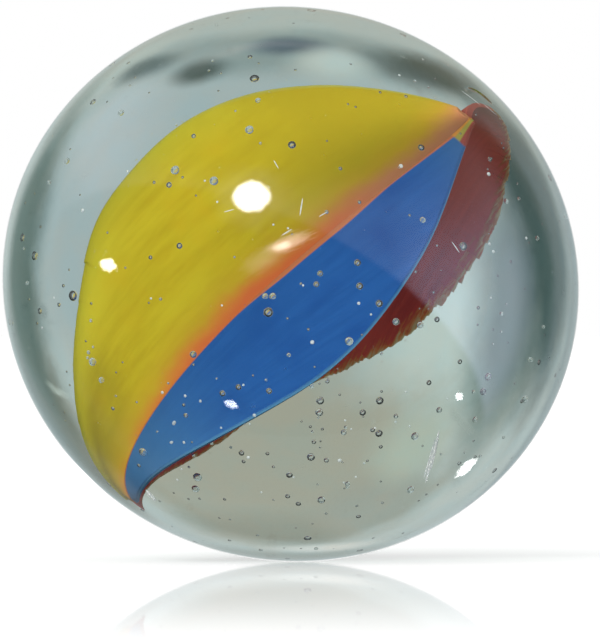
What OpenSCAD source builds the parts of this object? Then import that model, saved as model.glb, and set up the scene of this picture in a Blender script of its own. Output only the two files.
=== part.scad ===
// Cat's-eye marble: a clear glass ball with three coloured glass vanes inside it.
// The vanes grow out of one bowed axis, turn round it from pole to pole and
// narrow towards both poles, where they end bluntly. Millimetres, +Z up, origin at the ball's centre,
// front of the ball towards -Y.

/* [Ball] */
// Width of the ball across its wide way
ball_d = 16.3; // [15.5:0.1:25]
// Width of the ball across its flat way
flat_d = 15.6; // [15:0.1:24]
// Lean of the flat way from upright, towards +X
flat_lean = 16; // [0:1:45]

/* [Pole axis] */
// Lean of the pole axis from upright, towards +X
pole_lean = 41; // [0:1:60]
// Tip of the upper pole towards the front
pole_tip = 8; // [-20:1:20]
// Clear glass left beyond the vanes at each pole
pole_cover = 1.85; // [1:0.05:2.5]
// How far the poles lie to the side of the ball's middle
axis_side = 0.65; // [0:0.05:1.4]
// How far the axis lies in front of the ball's middle
axis_front = 1.6; // [0:0.05:1.7]
// How far the axis bows back across the ball's middle
axis_bow = 1; // [0:0.05:2.2]
// Where the bow is fullest, from 0 at the lower pole to 1 at the upper
bow_at = 0.32; // [0.2:0.01:0.8]

/* [All vanes] */
// Turn of every vane from the lower pole to the upper
vane_twist = 75; // [0:1:140]
// Thickness of a vane at its root, half way between the poles
root_t = 0.56; // [0.3:0.02:0.8]
// Thickness of a vane at its outer edge
edge_t = 0.12; // [0.1:0.02:0.26]
// Reach of each vane at its blunt tip on the lower pole
tip_reach = 0.36; // [0.22:0.02:0.5]

/* [Yellow vane] */
// Reach of the yellow vane from the axis at its widest
yellow_reach = 4; // [2:0.05:4.4]
// Reach of the yellow vane at its blunt end on the upper pole
yellow_top = 0.3; // [0.22:0.02:0.8]
// Direction of the yellow vane half way up the axis
yellow_dir = 187; // [175:1:200]
// Curl of the yellow vane's outer edge out of that direction
yellow_curl = -41; // [-50:1:10]
// Where the yellow vane is widest, from the lower pole to the upper
yellow_peak = 0.48; // [0.35:0.01:0.7]
// Taper of the yellow vane, low for blunt ends and high for thin ones
yellow_taper = 1.75; // [1:0.05:2.2]

/* [Blue vane] */
// Reach of the blue vane from the axis at its widest
blue_reach = 3.7; // [2:0.05:4.4]
// Reach of the blue vane at its blunt end on the upper pole
blue_top = 0.24; // [0.22:0.02:0.8]
// Direction of the blue vane half way up the axis
blue_dir = 315; // [312:1:330]
// Curl of the blue vane's outer edge out of that direction
blue_curl = 0; // [-10:1:10]
// Where the blue vane is widest, from the lower pole to the upper
blue_peak = 0.32; // [0.25:0.01:0.6]
// Taper of the blue vane, low for blunt ends and high for thin ones
blue_taper = 2.25; // [1:0.05:3]

/* [Red vane] */
// Reach of the red vane from the axis at its widest
red_reach = 3.9; // [2:0.05:4.6]
// Reach of the red vane at its blunt end on the upper pole
red_top = 1.6; // [0.4:0.1:2.4]
// Direction of the red vane half way up the axis
red_dir = 64; // [50:1:75]
// Curl of the red vane's outer edge out of that direction
red_curl = -22; // [-30:1:10]
// Where the red vane is widest, from the lower pole to the upper
red_peak = 0.73; // [0.35:0.01:0.8]
// Taper of the red vane, low for blunt ends and high for thin ones
red_taper = 3.25; // [1:0.05:4]

/* [Seeds] */
// How many of the larger air bubbles lie under the skin
seed_count = 22; // [0:1:40]
// Width of the smallest of these bubbles
seed_min_d = 0.14; // [0.1:0.02:0.2]
// Width of the largest of these bubbles
seed_max_d = 0.34; // [0.22:0.02:0.4]
// Which scatter of bubbles the glass has
seed_scatter = 11; // [1:1:99]

/* [Cut-off marks] */
// Radius of the curved crease on the upper pole
crease_r = 0.6; // [0.3:0.05:1]
// Width of the crease
crease_w = 0.14; // [0.08:0.02:0.2]
// Turn of the crease from one end to the other
crease_turn = 130; // [40:5:200]
// Width of the shallow pit near the lower pole
pit_w = 1.7; // [0.8:0.1:2.4]
// Depth of the pit
pit_depth = 0.15; // [0.05:0.01:0.25]
// Lean of the pit from straight down, towards -X
pit_lean = 47; // [20:1:70]

/* [Hidden] */

stations = 30;      // sections along the axis, from pole to pole
side_points = 7;    // points along each side of a vane's section
end_share = 0.004;  // how near to the pole the first and last sections lie

axis_half = ball_d / 2 - pole_cover;
flat_way = [sin(flat_lean), 0, cos(flat_lean)];

// A vane is [reach, direction, curl, peak, taper, top]. They stand in this order round the axis.
red = [red_reach, red_dir, red_curl, red_peak, red_taper, red_top];
yellow = [yellow_reach, yellow_dir, yellow_curl, yellow_peak, yellow_taper, yellow_top];
blue = [blue_reach, blue_dir, blue_curl, blue_peak, blue_taper, blue_top];
around = [red, yellow, blue];

// Shape from pole (0) to pole (1) that rises to 1 at the peak and falls to 0 at both ends.
function leaf(u, peak, taper) =
    pow(u / peak, peak * taper) * pow((1 - u) / (1 - peak), (1 - peak) * taper);

// Stations crowd towards the poles, where the vanes narrow fastest.
function station(i) = end_share + (1 - 2 * end_share) * (1 - cos(180 * i / stations)) / 2;

function axis_point(u) =
    [axis_side - axis_bow * leaf(u, bow_at, 2), -axis_front, axis_half * (2 * u - 1)];

function root_dir(vane, u) = vane[1] + vane_twist * (u - 0.5);
function reach(vane, u) =
    let (least = tip_reach + (vane[5] - tip_reach) * u)
    least + (vane[0] - least) * leaf(u, vane[3], vane[4]);
function half_root(u) = (edge_t + (root_t - edge_t) * leaf(u, 0.5, 1)) / 2;

// Two neighbouring vanes meet on the line half way between their roots.
function gap_turn(k, u) =
    let (turn = root_dir(around[(k + 1) % 3], u) - root_dir(around[k], u))
    turn < 0 ? turn + 360 : turn;
function corner(k, u) =
    let (half_turn = gap_turn(k, u) / 2, dir = root_dir(around[k], u) + half_turn)
    half_root(u) / sin(half_turn) * [cos(dir), sin(dir)];

// A point of a vane's section: r out along its curled middle line, then off to its side.
function off_line(vane, u, r, side) =
    let (share = r / reach(vane, u),
         dir = root_dir(vane, u) + vane[2] * share * share,
         slant = atan(2 * vane[2] * PI / 180 * share * share))
    r * [cos(dir), sin(dir)] + side * [-sin(dir + slant), cos(dir + slant)];

// The points of one side, from beside the root to the start of the round edge.
function side_line(vane, u, start, way) =
    let (stop = reach(vane, u) - edge_t / 2)
    [for (j = [1 : side_points])
        let (share = j / side_points, r = start + (stop - start) * share)
        off_line(vane, u, r, way * (half_root(u) * (1 - share) + edge_t / 2 * share))];

function round_edge(vane, u) =
    [for (a = [-45 : 45 : 45])
        off_line(vane, u, reach(vane, u) - edge_t / 2 * (1 - cos(a)), edge_t / 2 * sin(a))];

function reversed(list) = [for (i = [len(list) - 1 : -1 : 0]) list[i]];

// One vane's outline at a station, without its root: up one side, round the edge, back down.
function blade(k, u) =
    let (vane = around[k],
         before = gap_turn((k + 2) % 3, u) / 2,
         after = gap_turn(k, u) / 2)
    concat(side_line(vane, u, half_root(u) / tan(before), -1),
           round_edge(vane, u),
           reversed(side_line(vane, u, half_root(u) / tan(after), 1)));

function vane_section(k, u) =
    concat([[0, 0], corner((k + 2) % 3, u)], blade(k, u), [corner(k, u)]);

function star_section(u) =
    [for (k = [0 : 2]) each concat([corner((k + 2) % 3, u)], blade(k, u))];

function placed(section, u) =
    [for (p = section) axis_point(u) + [p[0], p[1], 0]];

// Triangles between the rings of a sweep, each ring having n points.
function skin(rings, n) =
    [for (i = [0 : rings - 2], j = [0 : n - 1], half = [0, 1])
        let (a = i * n + j, b = i * n + (j + 1) % n)
        half == 0 ? [a, a + n, b + n] : [a, b + n, b]];

// Triangles that close one blade across its width, between two equal runs of points.
function blade_cap(low, high) =
    let (pairs = floor((high - low) / 2))
    [for (i = [0 : pairs - 1], half = [0, 1])
        let (a = low + i, b = high - i)
        if (half == 0 || b - a > 2) half == 0 ? [a, a + 1, b] : [a + 1, b - 1, b]];

function moved(faces, step) = [for (f = faces) [for (v = f) v + step]];
function turned(faces) = [for (f = faces) [f[0], f[2], f[1]]];

module sweep(points, cap, n) {
    rings = stations + 1;
    polyhedron(points = points,
               faces = concat(cap, skin(rings, n), moved(turned(cap), (rings - 1) * n)));
}

module in_pole_frame() {
    rotate([0, pole_lean, 0]) rotate([pole_tip, 0, 0]) children();
}

module vane(k) {
    n = len(vane_section(k, 0.5));
    cap = concat([[0, 1, n - 1]], blade_cap(1, n - 1));
    points = [for (i = [0 : stations]) each placed(vane_section(k, station(i)), station(i))];
    in_pole_frame() sweep(points, cap, n);
}

// The room that the three vanes take up together, as one solid.
module vane_room() {
    n = len(star_section(0.5));
    third = n / 3;
    cap = concat([[0, third, 2 * third]],
                 blade_cap(0, third),
                 blade_cap(third, 2 * third),
                 [for (f = blade_cap(2 * third, n)) [for (v = f) v % n]]);
    points = [for (i = [0 : stations]) each placed(star_section(station(i)), station(i))];
    in_pole_frame() sweep(points, cap, n);
}

// Distance from the ball's centre to its skin in the direction of the unit vector d.
function skin_r(d) =
    let (s = d * flat_way)
    1 / sqrt(4 / pow(ball_d, 2) + s * s * (4 / pow(flat_d, 2) - 4 / pow(ball_d, 2)));

// Stands its children on the ball's skin, with +Z pointing out of the glass.
module on_skin(d, lift = 0) {
    rotate([0, acos(d[2]), atan2(d[1], d[0])]) translate([0, 0, skin_r(d) + lift]) children();
}

module ball() {
    rotate([0, flat_lean, 0]) scale([ball_d, ball_d, flat_d]) sphere(d = 1, $fn = 96);
}

// Air bubbles between the skin and the level of the vanes' tips.
module seeds() {
    widths = rands(seed_min_d, seed_max_d, seed_count, seed_scatter);
    turns = rands(0, 360, seed_count, seed_scatter + 1);
    heights = rands(-1, 1, seed_count, seed_scatter + 2);
    depths = rands(seed_max_d, max(seed_max_d, pole_cover / 2), seed_count, seed_scatter + 3);
    for (i = [0 : 1 : seed_count - 1]) {
        level = sqrt(1 - pow(heights[i], 2));
        d = [level * cos(turns[i]), level * sin(turns[i]), heights[i]];
        translate((skin_r(d) - depths[i]) * d) sphere(d = widths[i], $fn = 24);
    }
}

// The crease that the shears left on the upper pole.
module crease() {
    in_pole_frame() {
        end = axis_point(1);
        on_skin(end / norm(end)) rotate_extrude(angle = crease_turn, $fn = 64)
            translate([crease_r, 0]) circle(d = crease_w, $fn = 24);
    }
}

// The pit that the shears left near the lower pole: a shallow dish from a larger sphere.
module pit() {
    dish_r = (pow(pit_w / 2, 2) + pow(pit_depth, 2)) / (2 * pit_depth);
    on_skin([-sin(pit_lean), 0, -cos(pit_lean)], dish_r - pit_depth) sphere(r = dish_r, $fn = 96);
}

module clear_glass() {
    color([0.78, 0.86, 0.84, 0.35]) difference() {
        ball();
        vane_room();
        seeds();
        crease();
        pit();
    }
}

module yellow_vane() {
    color([0.78, 0.7, 0.12]) vane(1);
}

module blue_vane() {
    color([0.1, 0.3, 0.62]) vane(2);
}

module red_vane() {
    color([0.5, 0.07, 0.06]) vane(0);
}

clear_glass();
yellow_vane();
blue_vane();
red_vane();
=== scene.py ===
import math
import random

import bpy
from mathutils import Matrix, Vector
from mathutils.bvhtree import BVHTree


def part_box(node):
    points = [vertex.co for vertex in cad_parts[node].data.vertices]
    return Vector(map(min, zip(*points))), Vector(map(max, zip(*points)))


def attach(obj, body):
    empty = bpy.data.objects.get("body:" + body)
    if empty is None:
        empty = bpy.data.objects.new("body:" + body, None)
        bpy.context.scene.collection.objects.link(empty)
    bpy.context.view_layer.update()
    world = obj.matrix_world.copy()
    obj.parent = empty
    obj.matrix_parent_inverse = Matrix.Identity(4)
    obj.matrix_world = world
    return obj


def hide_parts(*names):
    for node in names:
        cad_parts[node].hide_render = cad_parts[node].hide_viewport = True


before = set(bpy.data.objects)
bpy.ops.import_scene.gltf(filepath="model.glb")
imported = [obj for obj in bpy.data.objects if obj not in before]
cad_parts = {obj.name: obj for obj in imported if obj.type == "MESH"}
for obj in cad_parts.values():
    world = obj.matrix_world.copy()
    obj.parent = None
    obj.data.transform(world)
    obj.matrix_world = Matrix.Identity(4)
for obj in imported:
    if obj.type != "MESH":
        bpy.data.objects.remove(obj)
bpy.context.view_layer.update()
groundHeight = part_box("clear_glass")[0].z
mm = 0.001
weldGap = 0.000001
sharpEdge = 35  # degrees
white = (1, 1, 1, 1)


# helpers for objects

def deselectAll():
    if bpy.context.mode != "OBJECT":
        bpy.ops.object.mode_set(mode="OBJECT")
    bpy.ops.object.select_all(action="DESELECT")


def makeActive(piece):
    deselectAll()
    piece.select_set(True)
    bpy.context.view_layer.objects.active = piece


def editAll(piece):
    makeActive(piece)
    bpy.ops.object.mode_set(mode="EDIT")
    bpy.ops.mesh.select_all(action="SELECT")


def leaveEdit():
    bpy.ops.object.mode_set(mode="OBJECT")


def closeMesh(piece):
    editAll(piece)
    bpy.ops.mesh.remove_doubles(threshold=weldGap)
    bpy.ops.mesh.normals_make_consistent(inside=False)
    leaveEdit()


def giveMaterials(piece, materials, used=0):
    piece.data.materials.clear()
    for material in materials:
        piece.data.materials.append(material)
    piece.data.polygons.foreach_set("material_index", [used] * len(piece.data.polygons))


def finishPiece(piece, node):
    makeActive(piece)
    bpy.ops.object.shade_smooth_by_angle(angle=math.radians(sharpEdge))
    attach(piece, "root")
    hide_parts(node)
    print(piece.name, len(piece.data.polygons), "faces")


# helpers for materials

def addNode(tree, kind, values=None, **settings):
    made = tree.nodes.new(kind)
    for name, value in settings.items():
        setattr(made, name, value)
    for name, value in (values or {}).items():
        if isinstance(value, bpy.types.NodeSocket):
            tree.links.new(value, made.inputs[name])
        else:
            made.inputs[name].default_value = value
    return made


def maths(tree, operation, *terms):
    return addNode(tree, "ShaderNodeMath", dict(enumerate(terms)), operation=operation).outputs[0]


def mixColour(tree, share, first, second, blend="MIX"):
    values = {0: share, 6: first, 7: second}
    return addNode(tree, "ShaderNodeMix", values, data_type="RGBA", blend_type=blend).outputs[2]


def rise(tree, value, low, high, lowOut=0.0, highOut=1.0):
    values = {"Value": value, "From Min": low, "From Max": high, "To Min": lowOut, "To Max": highOut}
    return addNode(tree, "ShaderNodeMapRange", values, interpolation_type="SMOOTHSTEP").outputs[0]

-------

- **WORK INSTRUCTIONS**: The lines to extract from the data above begin with the line containing "a larger sphere." and end with the line containing "for node in". Extract them exactly, including both.

- **SOLVED EXERCISE**:
// The pit that the shears left near the lower pole: a shallow dish from a larger sphere.
module pit() {
    dish_r = (pow(pit_w / 2, 2) + pow(pit_depth, 2)) / (2 * pit_depth);
    on_skin([-sin(pit_lean), 0, -cos(pit_lean)], dish_r - pit_depth) sphere(r = dish_r, $fn = 96);
}

module clear_glass() {
    color([0.78, 0.86, 0.84, 0.35]) difference() {
        ball();
        vane_room();
        seeds();
        crease();
        pit();
    }
}

module yellow_vane() {
    color([0.78, 0.7, 0.12]) vane(1);
}

module blue_vane() {
    color([0.1, 0.3, 0.62]) vane(2);
}

module red_vane() {
    color([0.5, 0.07, 0.06]) vane(0);
}

clear_glass();
yellow_vane();
blue_vane();
red_vane();
=== scene.py ===
import math
import random

import bpy
from mathutils import Matrix, Vector
from mathutils.bvhtree import BVHTree


def part_box(node):
    points = [vertex.co for vertex in cad_parts[node].data.vertices]
    return Vector(map(min, zip(*points))), Vector(map(max, zip(*points)))


def attach(obj, body):
    empty = bpy.data.objects.get("body:" + body)
    if empty is None:
        empty = bpy.data.objects.new("body:" + body, None)
        bpy.context.scene.collection.objects.link(empty)
    bpy.context.view_layer.update()
    world = obj.matrix_world.copy()
    obj.parent = empty
    obj.matrix_parent_inverse = Matrix.Identity(4)
    obj.matrix_world = world
    return obj


def hide_parts(*names):
    for node in names:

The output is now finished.